Seniors visit to exercise, and students take mental health breaks there, crossing into the park directly from the Truman High School campus, an alternative learning community with no sports fields of its own. The Boys & Girls Clubs teen center, which is housed on the campus, uses the park for nature walks and the ballfields to play dodgeball, kickball and flag football, especially in the summer, said Duwayne Le’i, the center’s operations director.

Most kids who spend time at the center can’t afford to join sports teams in organized leagues, so the chance to play for free is important, said Le’i, who praised Federal Way leaders for supporting the center in general, though he didn’t know about the city’s project until contacted by The Seattle Times.

“They’re coming from low-income families. We get a lot of foster kids that we serve. They don’t really have anywhere else to go,” he said.

The City Council meeting in July lasted hours, partly because an unusual number of people shared public comments, mostly asking the council to consider sites other than the Steel Lake Park Annex. Skateboarders described the park as a second home that’s kept kids out of trouble, while others talked about baseball and softball competitions.

“Don’t tear up this nurturing green open space and replace it with loud, rumbling, heavy equipment, electronic warning beeps and engine exhaust right in our backyard,” said Laura Anderson, a Truman High employee who mentioned that students use the Steel Lake Park Annex as a backdrop for their senior photos and other activities. “Please don’t pave our park.”

Two council members, Susan Honda and Linda Kochmar, expressed similar concerns, and a third, Erica Norton, said she was voting “no” because she couldn’t ignore all the public comments. In the subsequent months, a “Save Our Park” online petition racked up hundreds of signatures.

Hovering in the background is Federal Way’s downtown vision, including housing near the light-rail station and the redevelopment of a Target store and parking lot with a public plaza and civic pavilion, a potential hotel and 700-plus apartments.

“I love this city and want to see us have the downtown that people have asked for and dreamed of,” Honda said. “I just don’t think this fits.”

But a council majority voted for the plan, as recommended by Mayor Jim Ferrell, describing the Steel Lake Park Annex site as cost-effective.

“With all the math” pointing to the park as the least expensive option for taxpayers, “I have no choice,” Councilmember Hoang Tran said.

New curveball

The council members who supported the Steel Lake Park Annex plan said they were doing so partly based on mitigation measures in the works. The city will build a walking path around the new facility, construct a new skatepark, maybe across the street, and will upgrade existing ballfields in a different park, Walsh and Hutton said.

That’s why David Waite, the manager of Federal Way’s 35th Ave Skateboards store, is ambivalent about the plan.
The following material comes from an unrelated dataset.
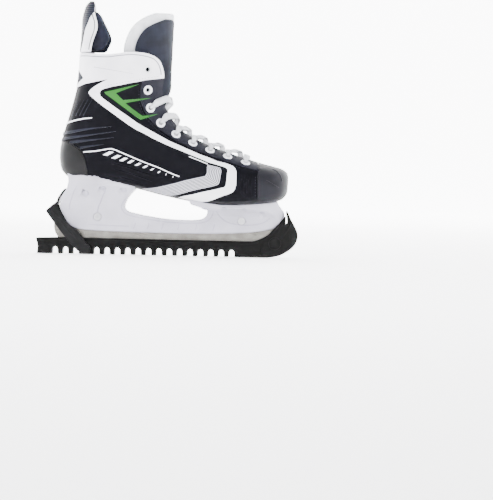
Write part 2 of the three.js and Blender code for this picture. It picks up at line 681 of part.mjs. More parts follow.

Though he raised hell when he initially heard the city’s battered yet busy and beloved skatepark might be destroyed, his stance changed when staff vowed to erect a replacement and created a stakeholder group to design the new venue, inviting Waite to join.

“I’m kind of torn,” the veteran skateboarder said. “A new skatepark would do a lot for my business and would help the skate scene.”

Foes like Sciacqua and Vargo are less optimistic. They think a new skatepark could cost more than the $1 million that the city has earmarked for mitigation, and they note the ballfields slated for improvements at Lakota Park are almost 3 miles away, in a more affluent area. The council didn’t discuss losing the grass where people can throw Frisbees and picnic today.

Hutton said the Steel Lake Park Annex ballfields are nonessential because leagues that once used them a lot now use other fields more. Perhaps the city should add basketball or pickleball courts, Sciacqua countered.

The deed to the parkland, transferred by King County in 1991, includes a covenant requiring Federal Way to maintain the site as open space or recreational space in perpetuity, or trade it for property of equal or better value. When that came up last summer, Walsh told the council that staff were confident the project could move ahead, partly because the city has added several other parks since 1991. For example, the city built a new Town Square Park on 4 acres in downtown Federal Way in 2014.

The Washington State Recreation and Conservation Office has thrown a potential curveball at the plan, however, contacting the city last month about federal grants that helped develop the Steel Lake Park Annex. Federal Way must replace whatever gets removed there with parkland and amenities of equivalent value elsewhere — and existing parkland and amenities don’t count, said Myra Barker, a compliance specialist with the agency.

So building the new operations and maintenance facility at the Steel Lake Park Annex might not be so cheap after all, Sciacqua and Vargo contend.

The city must work with the state to develop a proposal that the National Park Service will approve or deny, Barker said. Moving ahead without approval would mean violating grant contracts, she said.

The city is “just starting” an environmental review process that will address the grant requirements and various other issues, Walsh said last week. That due diligence must occur before the city can know whether its plan for the Steel Lake Park Annex may evolve, he said.

“There are a lot of questions,” Honda said in an interview about the state getting involved. “I think we need to dig into this.”